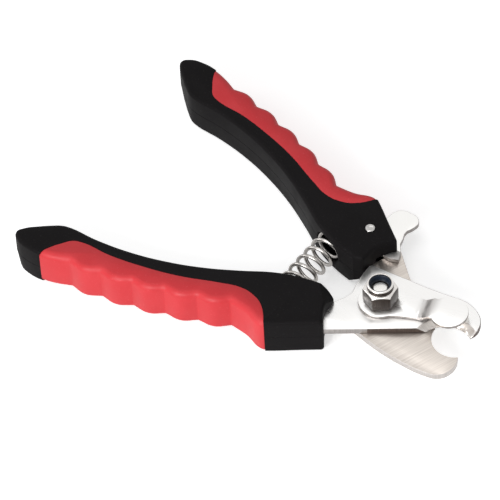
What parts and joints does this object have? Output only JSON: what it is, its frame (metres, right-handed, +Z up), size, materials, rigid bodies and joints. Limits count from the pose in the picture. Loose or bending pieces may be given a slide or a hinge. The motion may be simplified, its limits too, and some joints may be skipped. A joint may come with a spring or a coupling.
{
  "type": "pet nail clipper",
  "caption": "Scissor-type pet nail clipper with curved soft-grip handles, hooked crossing blades, nail guard, return spring and lock lever.",
  "frame": {"origin": "on the pivot axis, midway between the two blades", "axes": "+X out of the jaws along the line midway between the open handles, +Y towards the upper handle, +Z up along the pivot, nut side up"},
  "size_m": [0.1461, 0.0972, 0.0186],
  "materials": {
    "handle_plastic": "matt moulded",
    "grip_rubber": "soft satin rubber",
    "polished_steel": "polished stainless",
    "brushed_steel": "ground stainless",
    "guard_steel": "polished stainless",
    "bolt_steel": "bright plated",
    "nut_steel": "bright plated",
    "nylon": "dark blue nylon",
    "spring_steel": "drawn wire",
    "lever_steel": "satin stainless",
    "rivet_steel": "satin"
  },
  "bodies": {
    "lower_lever": {"lower_handle": "handle_plastic", "lower_grip": "grip_rubber", "upper_jaw_blade": "polished_steel", "pivot_bolt": "bolt_steel", "lock_nut": "nut_steel", "nut_nylon_ring": "nylon", "return_spring": "spring_steel"},
    "upper_lever": {"upper_handle": "handle_plastic", "upper_grip": "grip_rubber", "lower_jaw_blade": "brushed_steel", "lever_rivet": "rivet_steel"},
    "guard": {"nail_guard": "guard_steel"},
    "lock": {"lock_lever": "lever_steel"}
  },
  "joints": [
    {"name": "squeeze", "type": "hinge", "parent": "lower_lever", "child": "upper_lever", "pos_m": [0, 0, 0], "axis": [0, 0, 1], "range_deg": [0, 34], "stiffness_Nm_per_rad": 0.7, "springref_deg": -20.05, "deforming": ["return_spring"]},
    {"name": "guard_swing", "type": "hinge", "parent": "lower_lever", "child": "guard", "pos_m": [0, 0, 0], "axis": [0, 0, 1], "range_deg": [0, 60]},
    {"name": "lock_swing", "type": "hinge", "parent": "upper_lever", "child": "lock", "pos_m": [-0.018, 0.0199, 0], "axis": [0, 0, 1], "range_deg": [-20, 0]}
  ]
}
******
→ SHORT TASK
Take every line from the data that contains the word "bodies".

→ RESPONSE TO THIS TASK
What parts and joints does this object have? Output only JSON: what it is, its frame (metres, right-handed, +Z up), size, materials, rigid bodies and joints. Limits count from the pose in the picture. Loose or bending pieces may be given a slide or a hinge. The motion may be simplified, its limits too, and some joints may be skipped. A joint may come with a spring or a coupling.
  "bodies": {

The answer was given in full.